Creating a Learning Community within Chapman:
Chapman students enroll each semester in at least one Chapman course. One of our goals is for students to feel academically challenged within the program. We also aim to enrich students' academic experience through meetings with Chapman faculty outside of class and participation with faculty and staff in a number of events, including welcome days, a common reading experience, and a wide variety of extra- and co-curricular activities.
Promoting Engagement Outside the Chapman Community:
One of our goals is for Chapman students to become actively involved in other campus and community organizations. Chapman students are exposed to cultural groups other than their own and are offered opportunities for community involvement. Another goal is for students to attend a variety of campus-wide activities - including arts and theatre events, as well as other activities, films, and speakers.
Fostering Positive Academic Attitudes:
Chapman students are encouraged to challenge their previously held assumptions, values and beliefs. Our goals include encouraging students to think critically about course material and their own experiences, and to learn to utilize faculty, staff, and other students as resources for learning. Students will engage in self-assessment, acquiring the desire and skills necessary to assess and monitor their own learning and personal growth.
Increasing Academic Abilities:
Our goal is for Chapman student GPA's to increase relative to their non-Chapman peers during the course of their first year at Bowling Green State University. Chapman students will demonstrate mastery of course content and continue as students at BGSU during their second, third, and fourth years of post-secondary education.
Objectives ** OUTCOMES FOR STUDENT PARTICIPANTS IN CHAPMAN **
1. Improve retention for first-year freshmen.
2. Foster positive and productive relationships between faculty and students through participation in a variety of extra- and co-curricular activities.
3. Promote, through a strong emphasis on student mastery of course content and course objectives, an environment which focuses on student academic achievement and progress.
4. Expose students to a wide range of ideas and foster intellectual, social and cultural development through extra- and CO-curricular activities.
5. Support students in their personal and academic development by providing opportunities for active engagement with themselves, other students, faculty members, and the community.
6. Provide opportunities for students to consider and confront social issues and increase student awareness of social problems.
7. Integrate the students' first year academic experience by exposing students to a variety of opportunities for interdisciplinary learning and a variety of teaching styles and philosophies.
8. Provide opportunities for leadership and mentoring experience for returning upper class Chapman students.
SURVEY/INTERVIEW QUESTIONS FOR STUDENTS AT THE END OF FALL/SPRING SEMESTER
1. Did they participate in Welcome Days activities? Can they recall any of these activities? Were they helpful?
2. Did they participate in the common reading experience? Did they discuss the text in any of their classes? Did they discuss the text with other students and faculty, beyond formal program discussions?
3. How many Chapman courses did they enroll in? Did they drop any? If so, why?
4. Did they meet with each of their Chapman instructors at least once during the semester? If not, why not?
5. Did they work on class projects and assignments outside of class with Chapman faculty and/or staff?
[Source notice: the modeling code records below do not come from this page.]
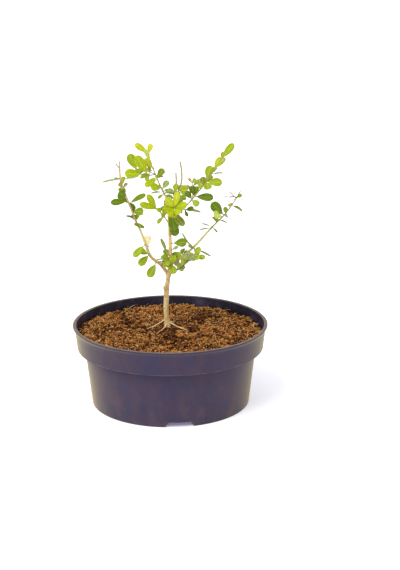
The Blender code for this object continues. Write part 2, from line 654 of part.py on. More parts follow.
def wall_radius(height):
    """Radius of the pot's outer side under the band, at a height."""
    return FOOT_RADIUS + (BODY_TOP_RADIUS - FOOT_RADIUS) * height / BAND_FOOT_HEIGHT


def make_pot(material):
    base_top = BASE_UNDERSIDE + BASE_THICKNESS
    lip_foot = POT_HEIGHT - LIP_DEPTH
    ledge_under = BAND_FOOT_HEIGHT - LEDGE_DROP
    band_inside = BAND_TOP_RADIUS - WALL
    ring_inside = FOOT_RADIUS - FOOT_RING_WIDTH
    profile = [
        (0, BASE_UNDERSIDE),
        (ring_inside - EDGE, BASE_UNDERSIDE),
        (ring_inside, 0),
        (FOOT_RADIUS, 0),
        (wall_radius(ledge_under), ledge_under),
        (BAND_FOOT_RADIUS - 4 * EDGE, BAND_FOOT_HEIGHT - 2 * EDGE),
        (BAND_FOOT_RADIUS - EDGE, BAND_FOOT_HEIGHT - EDGE),
        (BAND_FOOT_RADIUS, BAND_FOOT_HEIGHT + 2 * EDGE),
        (BAND_TOP_RADIUS, lip_foot),
        (LIP_RADIUS - EDGE, lip_foot + EDGE),
        (LIP_RADIUS, lip_foot + 2 * EDGE),
        (LIP_RADIUS - EDGE, POT_HEIGHT - EDGE),
        (LIP_RADIUS - 3 * EDGE, POT_HEIGHT),
        (band_inside + 2 * EDGE, POT_HEIGHT - EDGE),
        (band_inside, POT_HEIGHT - 4 * EDGE),
        (BAND_FOOT_RADIUS - WALL, BAND_FOOT_HEIGHT + LEDGE_DROP),
        (BODY_TOP_RADIUS - WALL, ledge_under),
        (wall_radius(base_top) - WALL, base_top),
        (0, base_top),
    ]
    pot = turned("pot", profile, POT_SIDES, material)
    cutters = [notch(k) for k in range(NOTCH_COUNT)]
    for k in range(DRAIN_COUNT):
        bearing = math.radians(DRAIN_FIRST_BEARING + 360.0 * k / DRAIN_COUNT)
        middle = Vector((math.cos(bearing), math.sin(bearing), 0)) * DRAIN_CIRCLE
        ends = [middle, middle + Vector((0, 0, base_top + BASE_THICKNESS))]
        cutters.append(tube(f"drain_{k}", ends, lambda share, centre, spoke: DRAIN_RADIUS,
                            DRAIN_SIDES))
    apply_boolean(pot, "DIFFERENCE", cutters, "EXACT")
    keep_largest_body(pot)
    shade_round(pot, 30.0)
    return pot


def notch(number):
    """A cutter for one trapezoid opening in the foot skirt, carried a little under the foot."""
    bearing = math.radians(NOTCH_FIRST_BEARING + 360.0 * number / NOTCH_COUNT)
    outward = Vector((math.cos(bearing), math.sin(bearing), 0))
    across = Vector((-outward.y, outward.x, 0))
    spread = (NOTCH_FOOT_WIDTH - NOTCH_TOP_WIDTH) / 2 / NOTCH_HEIGHT
    points = []
    for reach in (FOOT_RADIUS - 4 * FOOT_RING_WIDTH, FOOT_RADIUS + 2 * FOOT_RING_WIDTH):
        for height in (-1.0, NOTCH_HEIGHT):
            half = NOTCH_FOOT_WIDTH / 2 - spread * height
            for sign in (-1, 1):
                points.append(outward * reach + across * (sign * half) + Vector((0, 0, height)))
    faces = [(0, 1, 3, 2), (4, 6, 7, 5), (0, 4, 5, 1), (2, 3, 7, 6), (0, 2, 6, 4), (1, 5, 7, 3)]
    return solid(f"notch_{number}", points, faces)


def soil_level(radius):
    """Height of the soil at a distance from the middle."""
    share = max(0.0, (radius - MOUND_RADIUS) / (SOIL_EDGE - MOUND_RADIUS))
    return GROUND - SOIL_DROP * share ** 1.5


def make_soil(material):
    """Peat that fills the pot: level round the trunk, a little lower and rougher at the wall."""
    rng = random.Random("soil")
    base_top = BASE_UNDERSIDE + BASE_THICKNESS
    clear = 2 * GAP
    profile = [
        (0, base_top + GAP),
        (wall_radius(base_top) - WALL - clear, base_top + GAP),
        (BODY_TOP_RADIUS - WALL - clear, BAND_FOOT_HEIGHT - LEDGE_DROP + GAP),
        (BAND_FOOT_RADIUS - WALL - clear, BAND_FOOT_HEIGHT + LEDGE_DROP + GAP),
    ]
    profile += [(radius, soil_level(radius)) for radius in (SOIL_EDGE,) + SOIL_RINGS]
    profile += [(0, GROUND)]
    soil = turned("soil", profile, SOIL_SIDES, material)
    for vertex in soil.data.vertices:
        radius = math.hypot(vertex.co.x, vertex.co.y) / MM
        on_top = vertex.co.z / MM > BAND_FOOT_HEIGHT + WALL + LEDGE_DROP
        if on_top and MOUND_RADIUS + 1 < radius < SOIL_EDGE - 1:
            vertex.co.z += rng.uniform(-SOIL_BUMP, SOIL_BUMP) * MM
    shade_round(soil, 30.0)
    return soil


def main():
    clear_scene()
    make_pot(finish("pot_plastic", PLASTIC))
    make_soil(finish("peat", PEAT))
    limbs = make_limbs(finish("bark", BARK))
    young = finish("young_leaf", YOUNG_LEAF)
    green = finish("green_leaf", GREEN_LEAF)
    placed = [tree_of(limb) for limb in limbs.values()]
    for name, mass in MASSES.items():
        fresh = "upper" in name or "crown" in name or "centre" in name
        placed.append(tree_of(make_mass(name, mass, placed, young if fresh else green)))


main()
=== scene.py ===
# %% [markdown]
# # A young boxwood bonsai in its nursery bowl
# The measured model comes first: a pot, its peat, a trunk with its boughs, and the masses of leaves.
# It sets the size and the place of everything, and this lesson dresses it. Each step says what the
# thing is on the real plant, how it could be made, and why it is made the way it is.
#
# Sizes below are in millimetres, as a gardener would measure them, and turn into Blender's metres
# when a mesh is made.

# %% Load the measured model
import math
import random
from collections import namedtuple
import bmesh
import bpy
from mathutils import Matrix, Vector, noise
from mathutils.bvhtree import BVHTree


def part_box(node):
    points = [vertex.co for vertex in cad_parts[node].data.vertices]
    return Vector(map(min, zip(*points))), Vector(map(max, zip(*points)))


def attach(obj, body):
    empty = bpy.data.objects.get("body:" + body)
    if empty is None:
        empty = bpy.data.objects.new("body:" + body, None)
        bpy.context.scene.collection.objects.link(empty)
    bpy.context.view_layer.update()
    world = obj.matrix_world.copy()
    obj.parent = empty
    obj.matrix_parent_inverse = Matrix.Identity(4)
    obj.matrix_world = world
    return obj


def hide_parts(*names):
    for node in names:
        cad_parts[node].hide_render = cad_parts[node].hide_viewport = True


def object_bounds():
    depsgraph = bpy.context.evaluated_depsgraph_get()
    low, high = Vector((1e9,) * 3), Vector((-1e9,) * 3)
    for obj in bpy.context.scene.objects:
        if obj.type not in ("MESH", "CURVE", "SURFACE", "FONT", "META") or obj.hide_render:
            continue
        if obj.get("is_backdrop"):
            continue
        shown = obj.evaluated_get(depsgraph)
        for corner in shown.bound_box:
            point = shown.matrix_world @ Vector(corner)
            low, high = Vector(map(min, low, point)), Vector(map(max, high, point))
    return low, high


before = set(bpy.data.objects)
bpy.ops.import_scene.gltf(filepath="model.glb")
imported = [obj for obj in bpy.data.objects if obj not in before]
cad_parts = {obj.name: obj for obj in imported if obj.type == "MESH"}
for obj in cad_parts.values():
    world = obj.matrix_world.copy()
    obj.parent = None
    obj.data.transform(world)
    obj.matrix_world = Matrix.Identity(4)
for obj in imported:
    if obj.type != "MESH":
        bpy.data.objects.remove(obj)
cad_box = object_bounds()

MM = 0.001
scene = bpy.context.scene


def box_mm(node):
    """A solid's lowest and highest corner in millimetres, to the nearest tenth."""
    return [[round(part / MM, 1) for part in corner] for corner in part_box(node)]


print("nodes:", len(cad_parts), "height in mm:", round(cad_box[1].z / MM, 1))

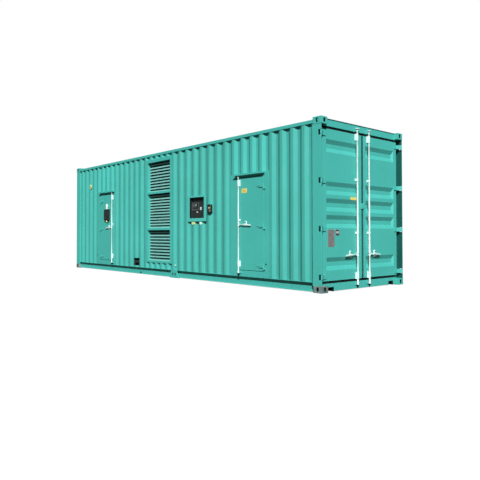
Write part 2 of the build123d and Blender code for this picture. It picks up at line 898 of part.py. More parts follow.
side_stand_off = side_rod_stand_off - side_leaf_proud
side_rod = right_door_place(lock_rod(side_rod_bottom, side_rod_top, side_rod_radius, side_handle_height))
save("right_door_rod", side_rod)
save("left_door_rod", to_left_door(side_rod))
side_brackets = [rod_bracket(z, tall_bracket_height, side_rod_radius, side_stand_off)
                 for z in side_bracket_heights]
side_brackets += [rod_bracket(side_guide_height, short_bracket_height, side_rod_radius, side_stand_off),
                  handle_catch(side_handle_height, side_stand_off)]
side_brackets = [right_door_place(piece) for piece in side_brackets]
save("right_door_brackets", *side_brackets)
save("left_door_brackets", *[to_left_door(piece) for piece in side_brackets])
fittings = hinges + side_brackets + [side_rod]
fittings += [to_left_door(piece) for piece in fittings]
save("far_door_fittings", *[other_side(piece) for piece in fittings])

# louvres
save("louvre_frames", louvre_frame(), other_side(louvre_frame()))
banks = [louvre_bank(top, bottom) for top, bottom in louvre_openings()]
save("louvre_banks", *banks, *[other_side(piece) for piece in banks])
baffles = [louvre_baffle(top, bottom) for top, bottom in louvre_openings()]
save("louvre_baffles", *baffles, *[other_side(piece) for piece in baffles])

# controls and cable box
save("control_window_frame", window_frame())
save("control_cabinet", control_cabinet())
save("controller_panel", controller_panel())
save("control_window_glass", window_glass())
save("emergency_stop", emergency_stop() - wall_middle)
save("cable_box", cable_box())
foot = middle_foot()
save("middle_feet", foot, other_side(foot))

# cargo doors
leaf = cargo_leaf()
seal = cargo_seal()
hinges = [cargo_hinge(z) for z in cargo_hinge_heights()]
cargo_stand_off = leaf_face - cargo_rod_depth
cargo_rod = on_cargo_door(lock_rod(cargo_rod_bottom, cargo_rod_top, cargo_rod_radius, cargo_handle_height))
cargo_brackets = [rod_bracket(z, tall_bracket_height, cargo_rod_radius, cargo_stand_off)
                  for z in (cargo_bracket_low, height - cargo_bracket_drop)]
cargo_brackets += [rod_bracket(z, short_bracket_height, cargo_rod_radius, cargo_stand_off)
                   for z in cargo_guide_heights]
cargo_brackets += [handle_catch(cargo_handle_height, cargo_stand_off)]
cargo_brackets = [on_cargo_door(piece) for piece in cargo_brackets]
keepers = []
for z in (cargo_rod_bottom + cam_height / 2, cargo_rod_top - cam_height / 2):
    pair = [on_cargo_door(prong) for prong in rod_keeper(z, header_face - cargo_rod_depth, cargo_rod_radius)]
    keepers += pair + [other_side(prong) for prong in pair]
for z in (side_rod_bottom + cam_height / 2, side_rod_top - cam_height / 2):
    pair = [right_door_place(prong) for prong in rod_keeper(z, side_rod_stand_off, side_rod_radius)]
    pair += [to_left_door(prong) for prong in pair]
    keepers += pair + [other_side(prong) for prong in pair]
save("lock_keepers", *keepers)
for name, place in (("near", lambda piece: piece), ("far", other_side)):
    save(f"{name}_cargo_leaf", place(leaf))
    save(f"{name}_cargo_seal", place(seal))
    save(f"{name}_cargo_hinges", *[place(piece) for piece in hinges])
    save(f"{name}_cargo_rod", place(cargo_rod))
    save(f"{name}_cargo_brackets", *[place(piece) for piece in cargo_brackets])

# things carried by the doors
save("door_display", door_display())
save("door_lamp", door_lamp())
save("door_plates", *door_plates())
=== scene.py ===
import bpy
import bmesh
import math
import numpy as np
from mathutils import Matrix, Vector


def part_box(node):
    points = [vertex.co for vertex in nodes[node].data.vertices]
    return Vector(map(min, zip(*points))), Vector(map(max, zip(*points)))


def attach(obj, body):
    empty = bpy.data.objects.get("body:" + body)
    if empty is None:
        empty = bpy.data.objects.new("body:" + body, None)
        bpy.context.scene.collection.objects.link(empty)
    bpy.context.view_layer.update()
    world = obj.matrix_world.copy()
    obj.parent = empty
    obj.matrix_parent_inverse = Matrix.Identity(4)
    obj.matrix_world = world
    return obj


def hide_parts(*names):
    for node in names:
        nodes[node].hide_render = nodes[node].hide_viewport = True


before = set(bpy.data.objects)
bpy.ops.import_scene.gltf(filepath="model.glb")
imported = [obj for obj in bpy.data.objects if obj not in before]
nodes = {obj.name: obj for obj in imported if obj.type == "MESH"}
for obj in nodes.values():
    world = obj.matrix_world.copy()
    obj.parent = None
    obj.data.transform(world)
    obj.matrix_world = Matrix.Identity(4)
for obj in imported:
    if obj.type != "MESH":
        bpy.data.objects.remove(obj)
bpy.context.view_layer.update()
print("frame loaded", len(nodes), "nodes")

housing = {"length": 9.125, "width": 2.438, "height": 2.896, "wallInset": 0.008, "cargoLeafInset": 0.068,
           "sideLeafProud": 0.008}
endX = housing["length"] / 2
sideY = housing["width"] / 2
wallY = -sideY + housing["wallInset"]            # outer plane of the control side
leafX = endX - housing["cargoLeafInset"]         # face of the cargo doors
sideLeafY = wallY - housing["sideLeafProud"]     # face of the side doors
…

6. Did they work with other Chapman students on assignments and projects for Chapman classes, outside of class time? Did they work with other Chapman students on assignments for other classes?
7. How challenged were they by their Chapman classes? Compared to classes outside of Chapman?
8. Did they participate in any of the extra- or CO-curricular activities offered by the Chapman Community during semester? How many? Can they recall what these were?
9. Did they take advantage of any of the trips offered through the Chapman Community? If so, which? If not, why not?
10. Overall, how do they feel about their relationships with students in their Chapman classes, living on their floor, and in the Chapman Residence Hall?
(Outside of Chapman)
1. Did they attend any arts or cultural events with Chapman students and faculty during the semester? Can they recall what these were?
2. Did they attend any other arts or cultural events during the semester? Can they recall what these were?
3. Were they assigned to attend any outside events by their Chapman instructors? Can they recall what these were?
4. Have they been exposed to at least one culture group other than their own during the semester? If so, how?
5. Did they engage in any community service activity sponsored by the Chapman Learning Community during the semester?
6. Are they involved in any campus and/or community organizations outside of Chapman?
1. During the semester have they been motivated to question any of their previously held beliefs, values, and assumptions? If so, in what way?
2. Have they been encouraged to engage in formal self-reflection, in terms of their personal and academic growth this semester?
1. (measured by Institutional Research) Chapman student GPA's will have risen relative to their non-Chapman peers.
2. (measured by Institutional Research) Former Chapman students will continue as students at BGSU during their second, third, and fourth years.
(Annually: 1-2 courses/semester)
1. Each year two or three Chapman classes, in different disciplines, will be evaluated in terms of the learning objectives of the individual instructor as well as the goals and objectives of the Chapman Community. This is not intended as an instructor evaluation and may be quantitative and/or qualitative in nature. Each instructor will help determine how the outcomes will be evaluated.
2. Pre and post surveys asking about student exposure to other cultures, the arts, educational engagement, social life, faculty relationships, and other information specific to our program objectives will be administered to about forty randomly selected Chapman students during the first week and the last weeks of fall semester. These may include both quantitative and qualitative information.
3. Focus groups would be conducted each spring semester with a small group of randomly selected Chapman students. These groups would contribute to the overall assessment, as well as help us to identify additional program goals and objectives. Focus groups provide a means for student self-expression and a more qualitative analysis. There are creative ways to engage students and conduct focus groups and these will be incorporated.
4. Information on student retention and overall student satisfaction will be taken from the data collected and summarized by Institutional Studies. This would provide comparative information between Chapman and other university programs. This is an extremely quantitative measure.
(Semi or Annually)
5. Follow-up surveys and interviews would be conducted with randomly selected former Chapman students at varying times during their academic careers in order to collect information about the longer term, perceived impact of the Chapman program.